Je trouve que c’est la vocation des "Guignols" d’attaquer non pas les événements eux-mêmes, mais la manière dont ils sont traités. C’est au moment de la Guerre du Golfe que l’on a vraiment trouvé la distance, qu’on a trouvé cet angle-là. On a découvert que la vocation essentielle des "Guignols" était de montrer comment, au moment de la Guerre du Golfe, il y avait des émissions pendant lesquelles rien n’était dit. Il y avait un espèce de grand vide général.

Une posture qui a permis aux audiences de l'émission de décoller à partir de la couverture de la Guerre du Golfe, et de damer le pion au "Bébête show", émission satirique de marionnettes diffusée sur TF1 et qui tenait le haut du pavé.
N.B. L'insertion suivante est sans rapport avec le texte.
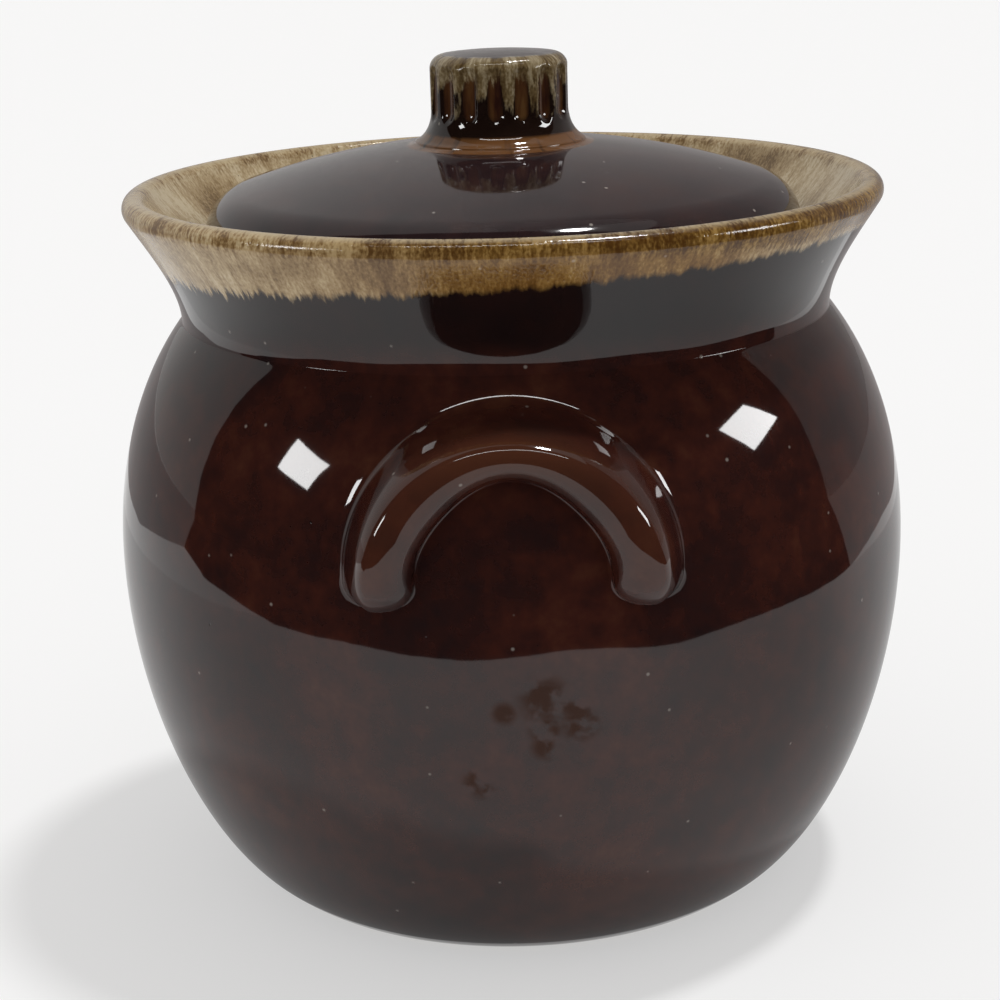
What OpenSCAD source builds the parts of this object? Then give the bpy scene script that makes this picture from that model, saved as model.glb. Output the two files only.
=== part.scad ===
// Stoneware bean pot with two lug handles and a lift-off lid. All sizes are in millimetres.
// Z points up. The origin is the middle of the foot ring, on the surface that the pot stands on.
// One handle faces -Y and the other +Y.

/* [Pot] */
// Diameter of the belly at its widest
belly_d = 178; // [166:1:196]
// Height at which the belly is widest
belly_h = 77; // [70:1:84]
// Diameter where the outer wall meets the surface below
foot_d = 117.2; // [104:0.2:130]
// How steeply the wall leaves the foot, in degrees above level
heel_angle = 22; // [15:1:35]
// How far the curve of the heel reaches before it turns up
heel_pull = 16; // [10:0.5:20]
// How full the wall is below the belly
lower_fullness = 36; // [28:1:42]
// How full the wall is above the belly
upper_fullness = 34; // [24:1:38]
// Thickness of the wall
wall = 6; // [4.5:0.1:7.5]
// Thickness of the bottom, over the hollow of the foot
bottom_t = 7; // [5:0.1:10]
// Width of the ring that the pot stands on
foot_ring_w = 7; // [4:0.5:12]
// Depth of the hollow inside the foot ring
foot_hollow = 2.5; // [1:0.1:4]

/* [Neck and rim] */
// Diameter of the neck, the narrowest place under the rim
neck_d = 145.3; // [141:0.1:151]
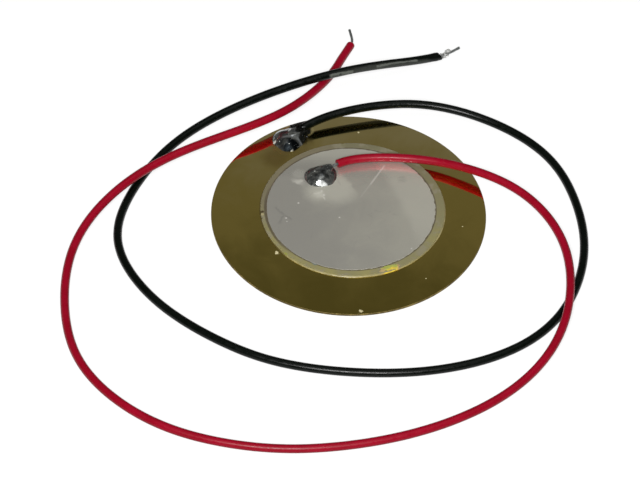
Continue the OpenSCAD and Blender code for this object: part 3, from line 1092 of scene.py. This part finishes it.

Bruno Gaccio dénonçait lui aussi le fait que la vacuité à la télévision devenait maîtresse du jeu, et que l'une des ambitions des "Guignols" était d'y pallier :

En fait, sur Bérégovoy, si on parle de la télévision le lendemain, c’est parce que c’est ce qui nous met en colère. Une guerre, ce n’est pas risible ; un suicide, c’est tout sauf risible. Les raisons d’un suicide sont tellement personnelles qu’on n’arrive jamais à les trouver. Par contre, quand on voit tous ces gens qui viennent à la télévision nous expliquer leurs propres malheurs, et leurs propres raisons à eux de se suicider - et qui ne se suicident pas d’ailleurs… On ne peut pas expliquer une guerre mais ils l’expliquent, on ne peut pas expliquer un suicide, mais ils l’expliquent. Ils allaient voir le gardien du parking, la petite sœur… c’est n’importe quoi ! Et ça, ça met en colère, et on écrit bien sous la colère.